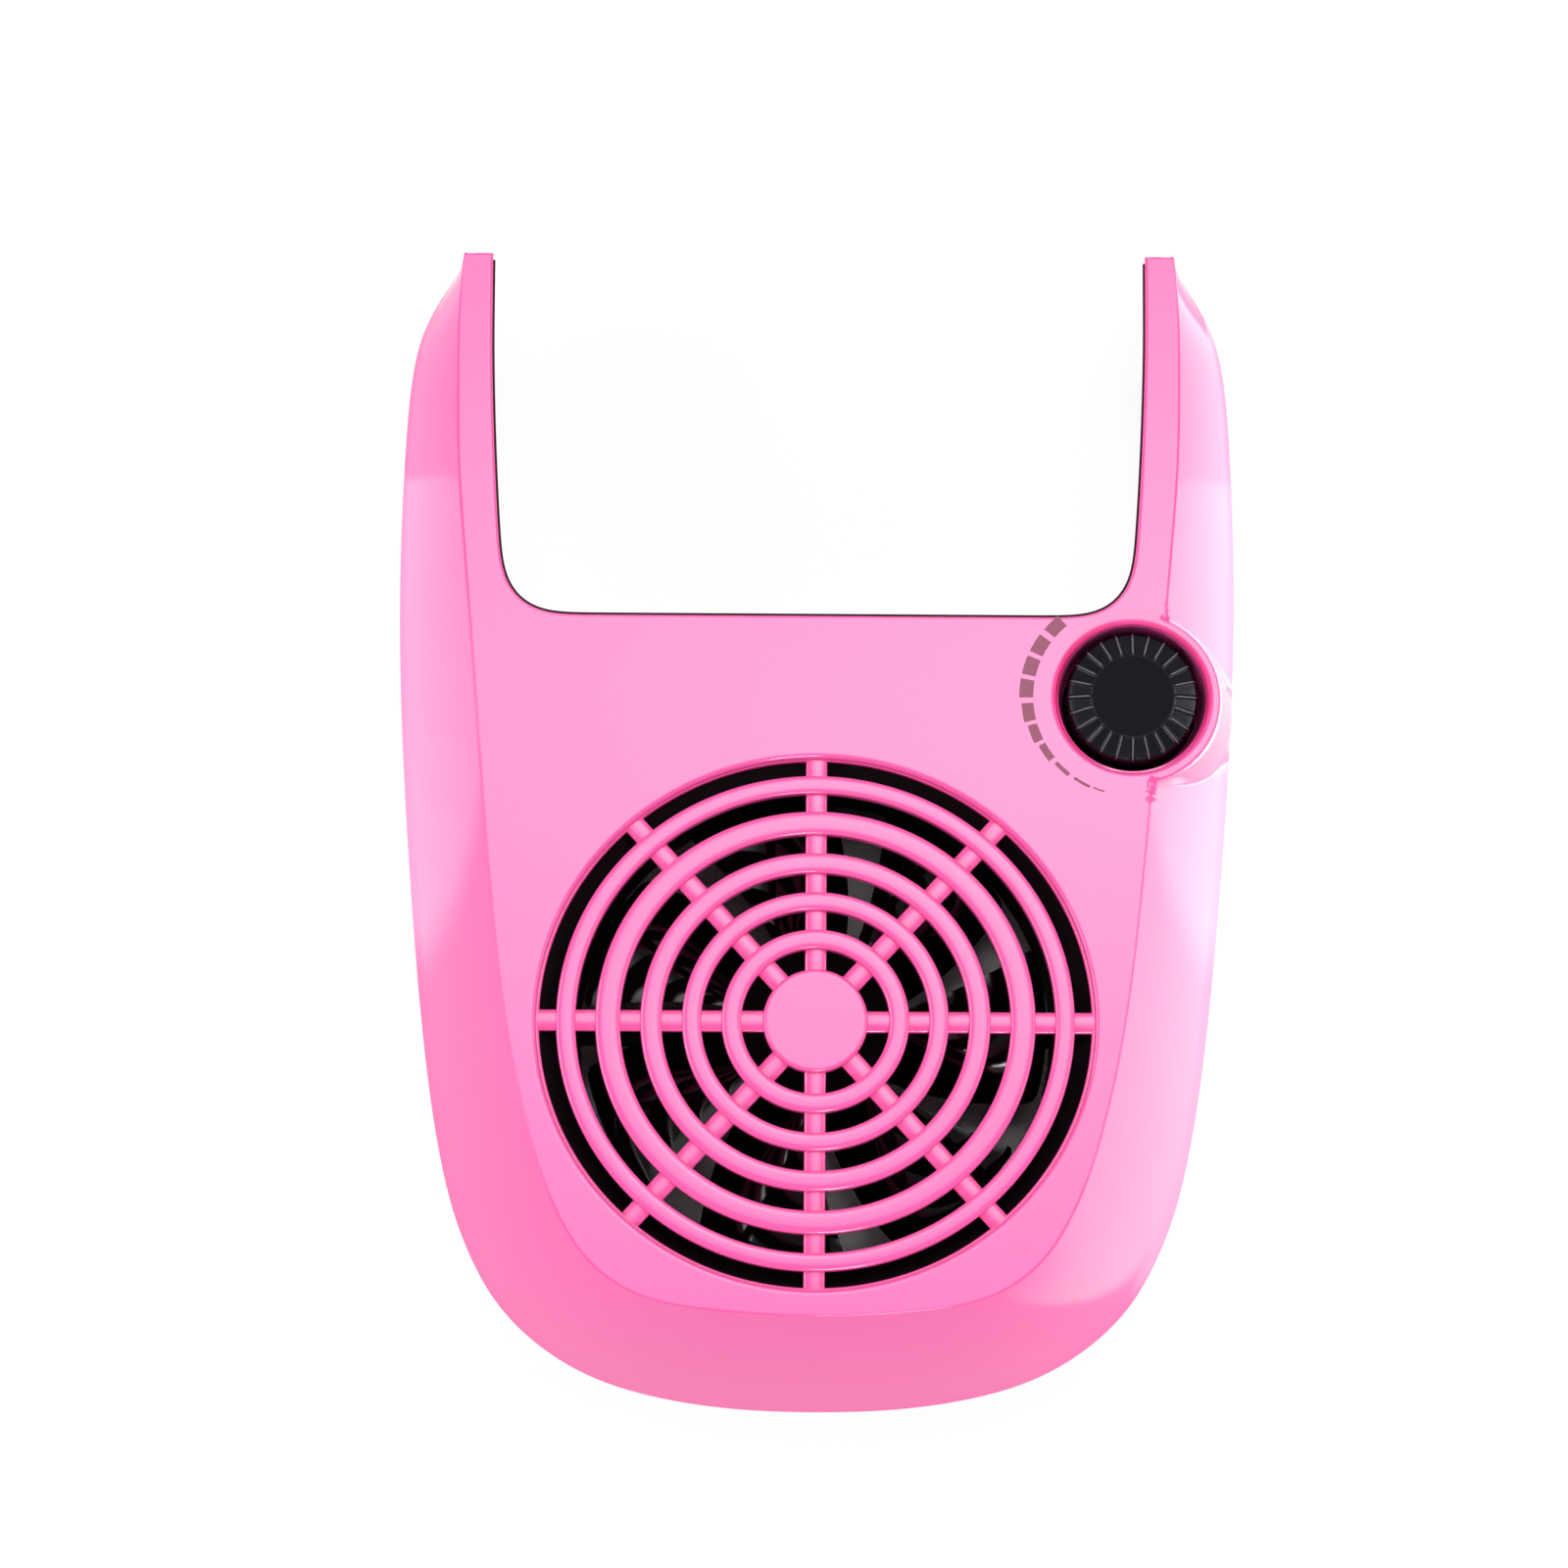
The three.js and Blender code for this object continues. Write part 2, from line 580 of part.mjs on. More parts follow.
// A plug-in header with a shrouded mouth towards -X.
function boardConnector(y) {
  const shell = box(43, 50, y - 4, y + 4, BOARD_TOP + GAP, BOARD_TOP + 7);
  return cut(shell, box(42, 47, y - 2.9, y + 2.9, BOARD_TOP + 1.4, BOARD_TOP + 5.9));
}

// ---- Power inlet: its profiles give distance in from the seat on the case's left side --------

function inletPiece(profile) {
  const points = profile.map(([r, depth]) => new THREE.Vector2(r, depth));
  const geometry = new THREE.LatheGeometry(points, 20).rotateZ(-Math.PI / 2);
  return solidOf(geometry.translate(INLET.seat, INLET.y, INLET.z));
}

const powerInlet = () =>
  inletPiece([
    [3.2, -1.6], [5.8, -1.6], [6.6, -1], [6.6, -GAP], [4, -GAP], [4, 14], [1.3, 14], [1.3, 10],
    [3.2, 10], [3.2, -1.6],
  ]);

const inletPin = () =>
  inletPiece([[0, 0.4], [0.7, 0.4], [1, 1], [1, 15.5], [0, 15.5]]);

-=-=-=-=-

- AIM:
Extract the first line above and each line after it up to and including the one with "Power inlet: its", please, exactly and with nothing else.

- WRITTEN RESPONSE:
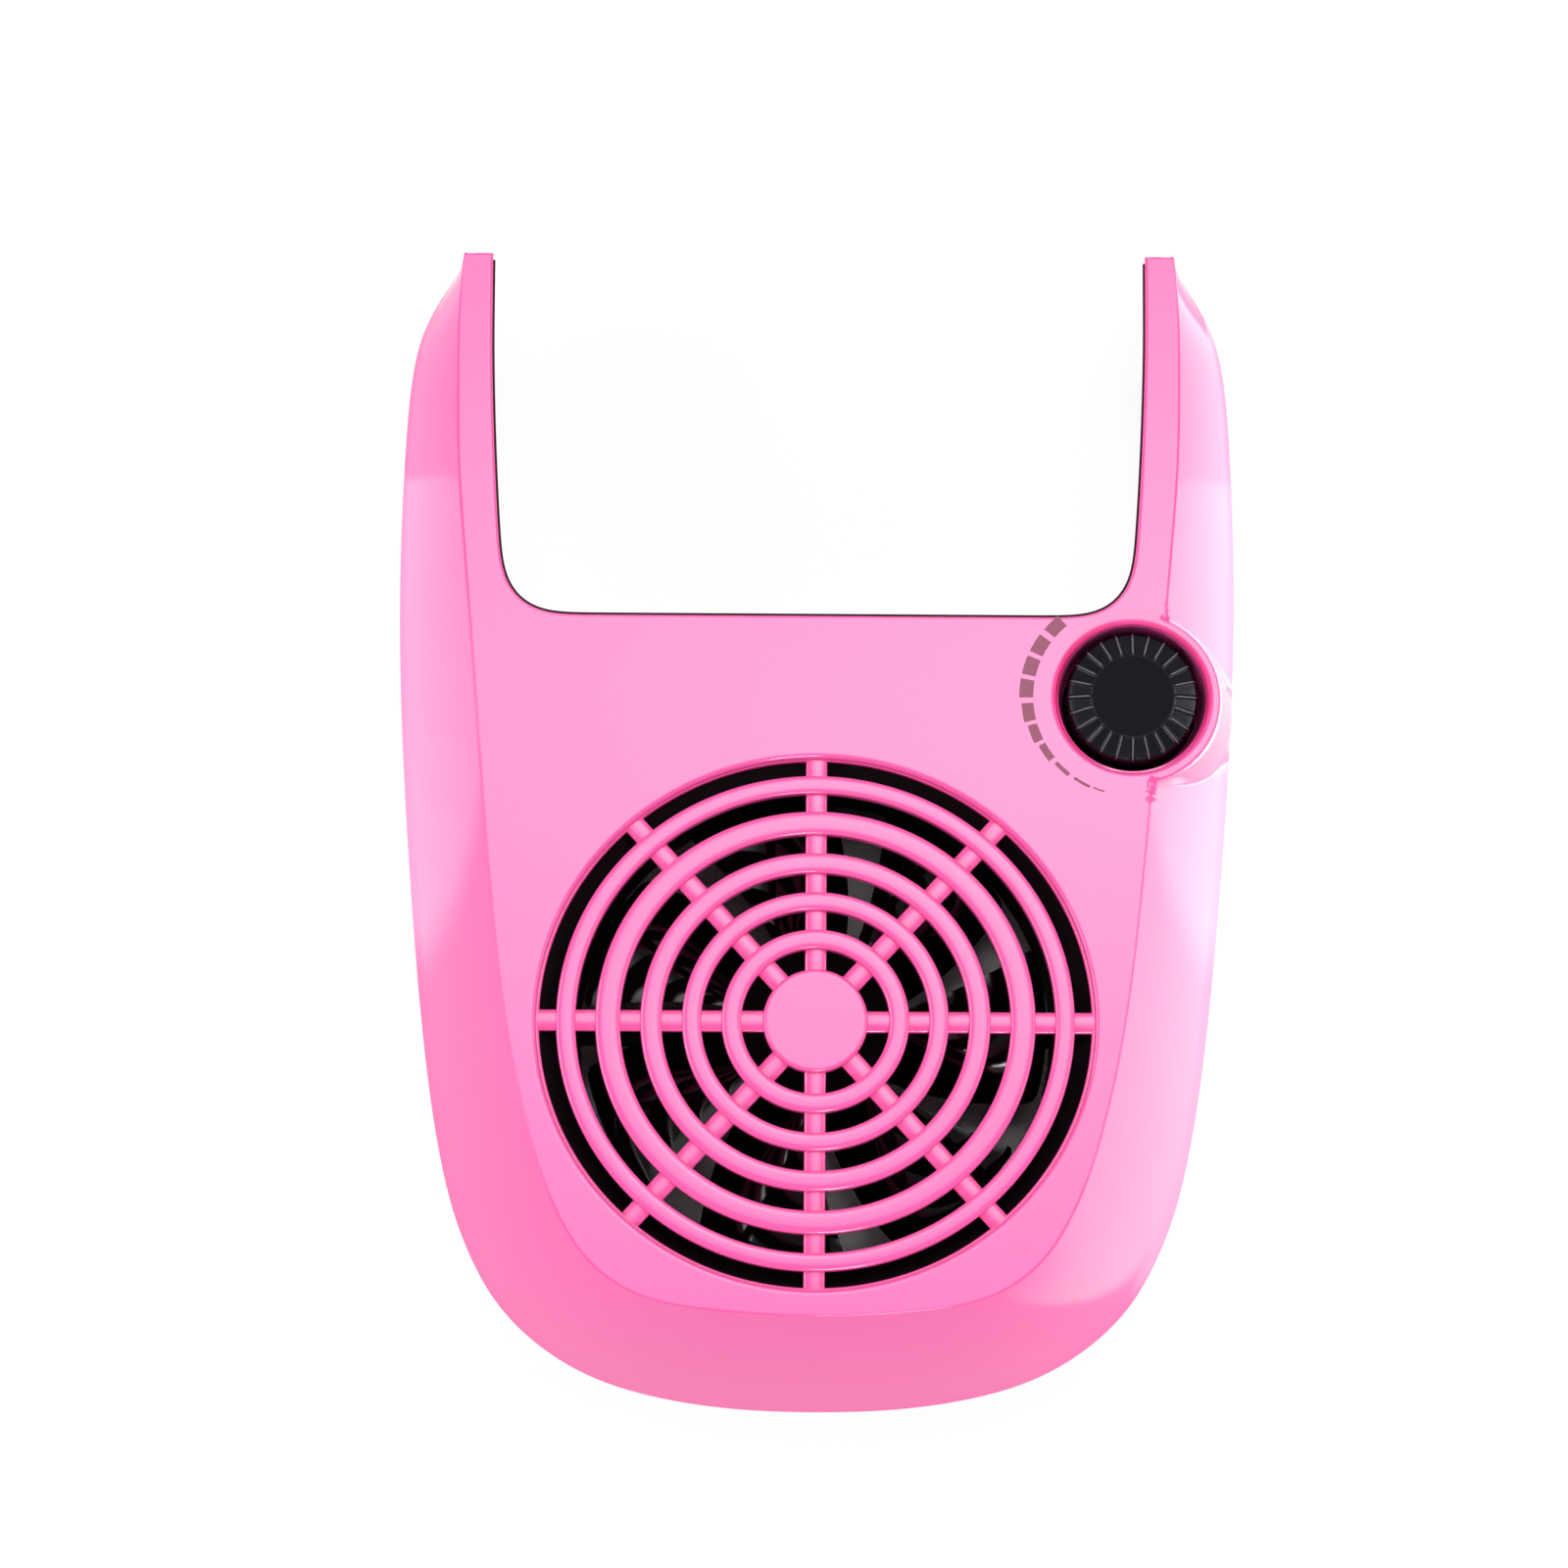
The three.js and Blender code for this object continues. Write part 2, from line 580 of part.mjs on. More parts follow.
// A plug-in header with a shrouded mouth towards -X.
function boardConnector(y) {
  const shell = box(43, 50, y - 4, y + 4, BOARD_TOP + GAP, BOARD_TOP + 7);
  return cut(shell, box(42, 47, y - 2.9, y + 2.9, BOARD_TOP + 1.4, BOARD_TOP + 5.9));
}

// ---- Power inlet: its profiles give distance in from the seat on the case's left side --------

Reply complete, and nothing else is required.